> Written exercise
Output the material below in its entirety, exactly as given.

> Stored entries
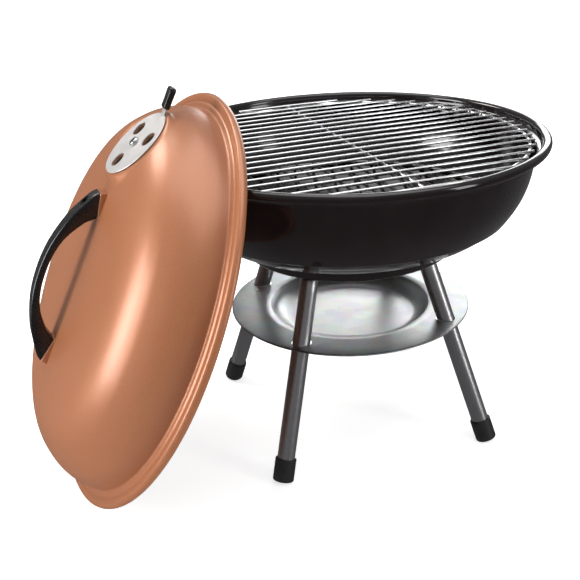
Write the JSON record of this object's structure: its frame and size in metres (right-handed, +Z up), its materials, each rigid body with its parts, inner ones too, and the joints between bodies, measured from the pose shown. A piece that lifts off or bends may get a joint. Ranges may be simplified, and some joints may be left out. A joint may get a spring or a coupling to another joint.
{
  "type": "portable tabletop charcoal grill",
  "caption": "Portable tabletop charcoal grill with round bowl, tube legs, ash tray, wire grates and a domed vented lid leaning against its side.",
  "frame": {"origin": "on the floor under the middle of the whole object's footprint, lid included", "axes": "+Z up, -Y towards the side the picture is taken from, +X to that viewer's right; the bowl's axis is vertical through X 0.0638, Y 0.0333"},
  "size_m": [0.4866, 0.4256, 0.3476],
  "materials": {
    "bowl_enamel": "gloss black porcelain enamel",
    "lid_enamel": "satin metallic copper orange paint",
    "leg_steel": "satin plated tube",
    "tray_steel": "bright galvanised sheet",
    "grate_chrome": "bright chromed wire",
    "coal_grate_steel": "plain steel wire",
    "vent_aluminium": "satin stamped sheet",
    "fastener_steel": "plated",
    "dark_screw": "black oxide",
    "handle_plastic": "fine satin, heat resistant",
    "grip_plastic": "satin",
    "socket_plastic": "satin",
    "cap_rubber": "soft matte"
  },
  "bodies": {
    "base": {"bowl": "bowl_enamel", "grate_rests": "fastener_steel", "bowl_damper_screw": "fastener_steel", "bowl_damper_nut": "fastener_steel", "leg_front_left": "leg_steel", "leg_front_right": "leg_steel", "leg_back_right": "leg_steel", "leg_back_left": "leg_steel", "foot_cap_front_left": "cap_rubber", "foot_cap_front_right": "cap_rubber", "foot_cap_back_right": "cap_rubber", "foot_cap_back_left": "cap_rubber", "leg_socket_front_left": "socket_plastic", "leg_socket_front_right": "socket_plastic", "leg_socket_back_right": "socket_plastic", "leg_socket_back_left": "socket_plastic", "leg_bolts": "fastener_steel", "leg_washers": "fastener_steel", "ash_tray": "tray_steel"},
    "cooking_grate": {"cooking_grate": "grate_chrome"},
    "charcoal_grate": {"charcoal_grate": "coal_grate_steel"},
    "bowl_vent": {"bowl_damper": "vent_aluminium"},
    "lid": {"lid_shell": "lid_enamel", "lid_handle": "handle_plastic", "handle_screws": "dark_screw", "handle_washers": "fastener_steel", "handle_nuts": "fastener_steel", "lid_damper_screw": "fastener_steel", "lid_damper_nut": "fastener_steel"},
    "lid_vent": {"lid_damper": "vent_aluminium", "damper_grip": "grip_plastic"}
  },
  "joints": [
    {"name": "lid_swing", "type": "hinge", "parent": "base", "child": "lid", "pos_m": [0.06449, 0.03361, 0.06753], "axis": [0.3453, -0.9385, 0], "range_deg": [-63.5, 0]},
    {"name": "lid_vent_turn", "type": "hinge", "parent": "lid", "child": "lid_vent", "pos_m": [-0.11462, -0.03701, 0.30423], "axis": [-0.5753, -0.2276, 0.7856], "range_deg": [0, 60]},
    {"name": "bowl_vent_turn", "type": "hinge", "parent": "base", "child": "bowl_vent", "pos_m": [0.06377, 0.03334, 0.1813], "axis": [0, 0, 1], "range_deg": [0, 60]},
    {"name": "cooking_grate_lift", "type": "slide", "parent": "base", "child": "cooking_grate", "axis": [0, 0, 1], "range_m": [0, 0.012]},
    {"name": "charcoal_grate_lift", "type": "slide", "parent": "base", "child": "charcoal_grate", "axis": [0, 0, 1], "range_m": [0, 0.05]}
  ]
}
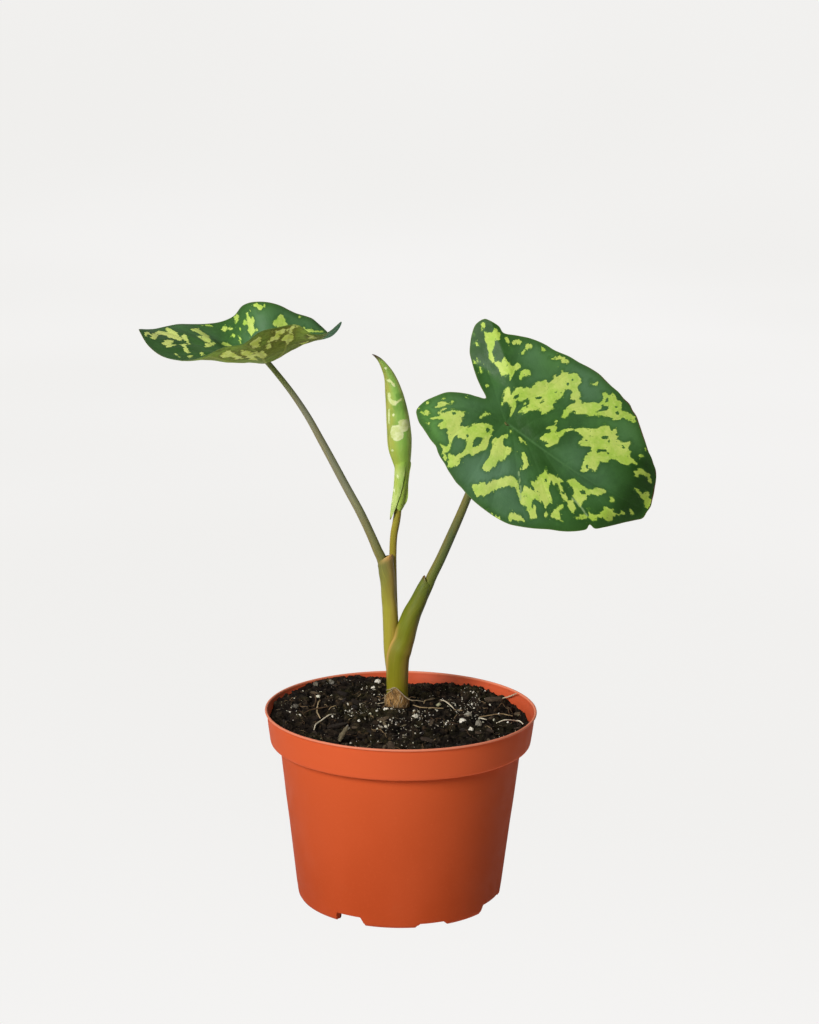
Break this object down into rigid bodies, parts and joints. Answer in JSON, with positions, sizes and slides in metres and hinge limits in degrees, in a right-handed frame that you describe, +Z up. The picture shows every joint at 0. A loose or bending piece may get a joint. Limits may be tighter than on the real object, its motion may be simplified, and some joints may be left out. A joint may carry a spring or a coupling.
{
  "type": "potted hilo beauty alocasia",
  "caption": "Potted aroid house plant: broad heart-shaped variegated leaves and a pale rolled new leaf on slender stalks, in a tapered terracotta-coloured nursery pot filled with dark soil.",
  "frame": {"origin": "centre of the pot's foot ring, on the surface the pot stands on", "axes": "+Z up; -Y towards the front, where the open upper face of the right leaf looks; +X to the viewer's right, towards the right leaf"},
  "size_m": [0.2863, 0.1524, 0.3334],
  "materials": {
    "pot_plastic": "satin moulded terracotta-coloured polypropylene",
    "soil": "moist dark peat and bark mix",
    "corm_skin": "brown fibrous skin",
    "dry_husk": "dry papery scale",
    "stalk_green": "smooth waxy green",
    "stalk_yellow": "smooth waxy yellow-olive",
    "leaf_blade": "satin dark green with yellow-green patches",
    "new_leaf": "satin pale green with cream patches",
    "root_fibre": "dry light fibre",
    "perlite": "rough white expanded grains",
    "bark": "rough grey-brown bark"
  },
  "bodies": {
    "root": {"pot": "pot_plastic", "potting_soil": "soil", "corm": "corm_skin", "husk": "dry_husk", "petiole_right": "stalk_green", "petiole_left": "stalk_yellow", "petiole_centre": "stalk_green", "blade_right": "leaf_blade", "blade_left": "leaf_blade", "furled_leaf": "new_leaf", "rootlet_1": "root_fibre", "rootlet_2": "root_fibre", "rootlet_3": "root_fibre", "rootlet_4": "root_fibre", "perlite_1": "perlite", "perlite_2": "perlite", "perlite_3": "perlite", "perlite_4": "perlite", "perlite_5": "perlite", "perlite_6": "perlite", "perlite_7": "perlite", "perlite_8": "perlite", "bark_chip_1": "bark", "bark_chip_2": "bark", "bark_chip_3": "bark"}
  },
  "joints": []
}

> Solution to this task
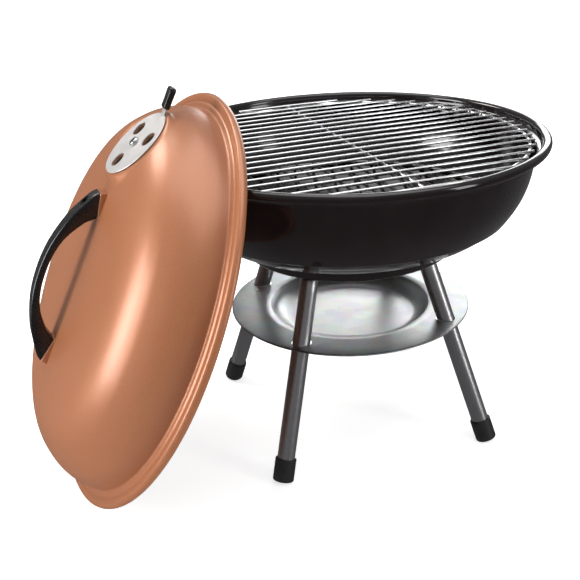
Write the JSON record of this object's structure: its frame and size in metres (right-handed, +Z up), its materials, each rigid body with its parts, inner ones too, and the joints between bodies, measured from the pose shown. A piece that lifts off or bends may get a joint. Ranges may be simplified, and some joints may be left out. A joint may get a spring or a coupling to another joint.
{
  "type": "portable tabletop charcoal grill",
  "caption": "Portable tabletop charcoal grill with round bowl, tube legs, ash tray, wire grates and a domed vented lid leaning against its side.",
  "frame": {"origin": "on the floor under the middle of the whole object's footprint, lid included", "axes": "+Z up, -Y towards the side the picture is taken from, +X to that viewer's right; the bowl's axis is vertical through X 0.0638, Y 0.0333"},
  "size_m": [0.4866, 0.4256, 0.3476],
  "materials": {
    "bowl_enamel": "gloss black porcelain enamel",
    "lid_enamel": "satin metallic copper orange paint",
    "leg_steel": "satin plated tube",
    "tray_steel": "bright galvanised sheet",
    "grate_chrome": "bright chromed wire",
    "coal_grate_steel": "plain steel wire",
    "vent_aluminium": "satin stamped sheet",
    "fastener_steel": "plated",
    "dark_screw": "black oxide",
    "handle_plastic": "fine satin, heat resistant",
    "grip_plastic": "satin",
    "socket_plastic": "satin",
    "cap_rubber": "soft matte"
  },
  "bodies": {
    "base": {"bowl": "bowl_enamel", "grate_rests": "fastener_steel", "bowl_damper_screw": "fastener_steel", "bowl_damper_nut": "fastener_steel", "leg_front_left": "leg_steel", "leg_front_right": "leg_steel", "leg_back_right": "leg_steel", "leg_back_left": "leg_steel", "foot_cap_front_left": "cap_rubber", "foot_cap_front_right": "cap_rubber", "foot_cap_back_right": "cap_rubber", "foot_cap_back_left": "cap_rubber", "leg_socket_front_left": "socket_plastic", "leg_socket_front_right": "socket_plastic", "leg_socket_back_right": "socket_plastic", "leg_socket_back_left": "socket_plastic", "leg_bolts": "fastener_steel", "leg_washers": "fastener_steel", "ash_tray": "tray_steel"},
    "cooking_grate": {"cooking_grate": "grate_chrome"},
    "charcoal_grate": {"charcoal_grate": "coal_grate_steel"},
    "bowl_vent": {"bowl_damper": "vent_aluminium"},
    "lid": {"lid_shell": "lid_enamel", "lid_handle": "handle_plastic", "handle_screws": "dark_screw", "handle_washers": "fastener_steel", "handle_nuts": "fastener_steel", "lid_damper_screw": "fastener_steel", "lid_damper_nut": "fastener_steel"},
    "lid_vent": {"lid_damper": "vent_aluminium", "damper_grip": "grip_plastic"}
  },
  "joints": [
    {"name": "lid_swing", "type": "hinge", "parent": "base", "child": "lid", "pos_m": [0.06449, 0.03361, 0.06753], "axis": [0.3453, -0.9385, 0], "range_deg": [-63.5, 0]},
    {"name": "lid_vent_turn", "type": "hinge", "parent": "lid", "child": "lid_vent", "pos_m": [-0.11462, -0.03701, 0.30423], "axis": [-0.5753, -0.2276, 0.7856], "range_deg": [0, 60]},
    {"name": "bowl_vent_turn", "type": "hinge", "parent": "base", "child": "bowl_vent", "pos_m": [0.06377, 0.03334, 0.1813], "axis": [0, 0, 1], "range_deg": [0, 60]},
    {"name": "cooking_grate_lift", "type": "slide", "parent": "base", "child": "cooking_grate", "axis": [0, 0, 1], "range_m": [0, 0.012]},
    {"name": "charcoal_grate_lift", "type": "slide", "parent": "base", "child": "charcoal_grate", "axis": [0, 0, 1], "range_m": [0, 0.05]}
  ]
}
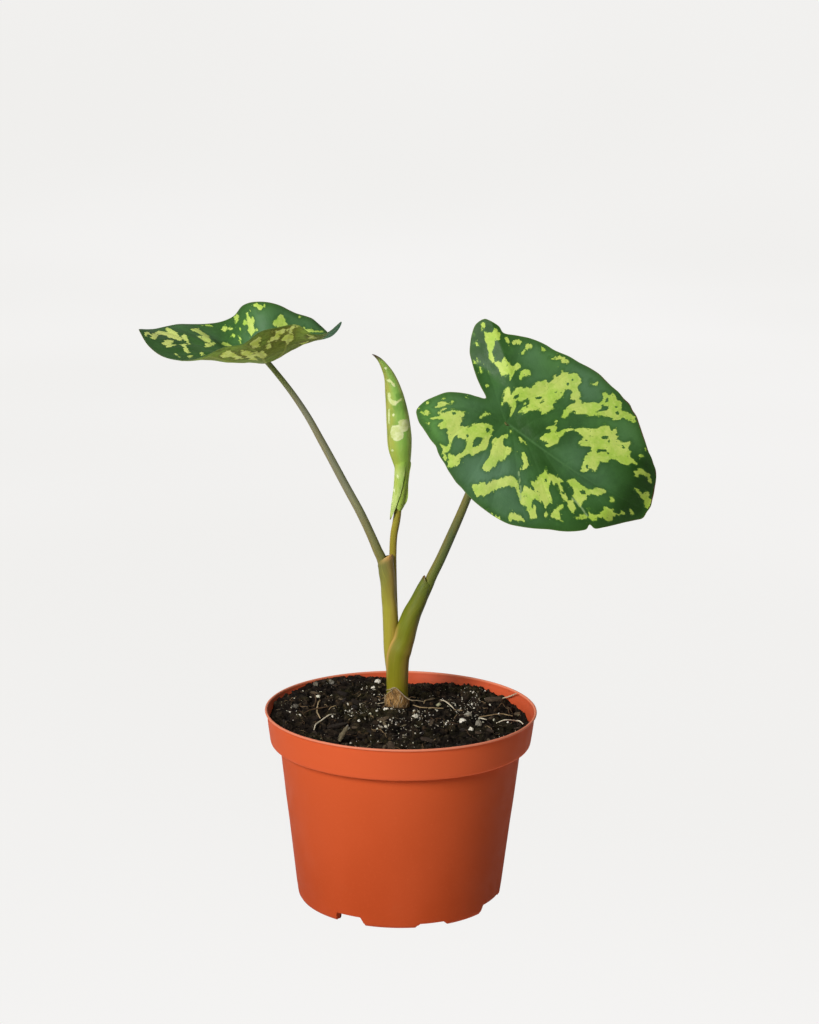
Break this object down into rigid bodies, parts and joints. Answer in JSON, with positions, sizes and slides in metres and hinge limits in degrees, in a right-handed frame that you describe, +Z up. The picture shows every joint at 0. A loose or bending piece may get a joint. Limits may be tighter than on the real object, its motion may be simplified, and some joints may be left out. A joint may carry a spring or a coupling.
{
  "type": "potted hilo beauty alocasia",
  "caption": "Potted aroid house plant: broad heart-shaped variegated leaves and a pale rolled new leaf on slender stalks, in a tapered terracotta-coloured nursery pot filled with dark soil.",
  "frame": {"origin": "centre of the pot's foot ring, on the surface the pot stands on", "axes": "+Z up; -Y towards the front, where the open upper face of the right leaf looks; +X to the viewer's right, towards the right leaf"},
  "size_m": [0.2863, 0.1524, 0.3334],
  "materials": {
    "pot_plastic": "satin moulded terracotta-coloured polypropylene",
    "soil": "moist dark peat and bark mix",
    "corm_skin": "brown fibrous skin",
    "dry_husk": "dry papery scale",
    "stalk_green": "smooth waxy green",
    "stalk_yellow": "smooth waxy yellow-olive",
    "leaf_blade": "satin dark green with yellow-green patches",
    "new_leaf": "satin pale green with cream patches",
    "root_fibre": "dry light fibre",
    "perlite": "rough white expanded grains",
    "bark": "rough grey-brown bark"
  },
  "bodies": {
    "root": {"pot": "pot_plastic", "potting_soil": "soil", "corm": "corm_skin", "husk": "dry_husk", "petiole_right": "stalk_green", "petiole_left": "stalk_yellow", "petiole_centre": "stalk_green", "blade_right": "leaf_blade", "blade_left": "leaf_blade", "furled_leaf": "new_leaf", "rootlet_1": "root_fibre", "rootlet_2": "root_fibre", "rootlet_3": "root_fibre", "rootlet_4": "root_fibre", "perlite_1": "perlite", "perlite_2": "perlite", "perlite_3": "perlite", "perlite_4": "perlite", "perlite_5": "perlite", "perlite_6": "perlite", "perlite_7": "perlite", "perlite_8": "perlite", "bark_chip_1": "bark", "bark_chip_2": "bark", "bark_chip_3": "bark"}
  },
  "joints": []
}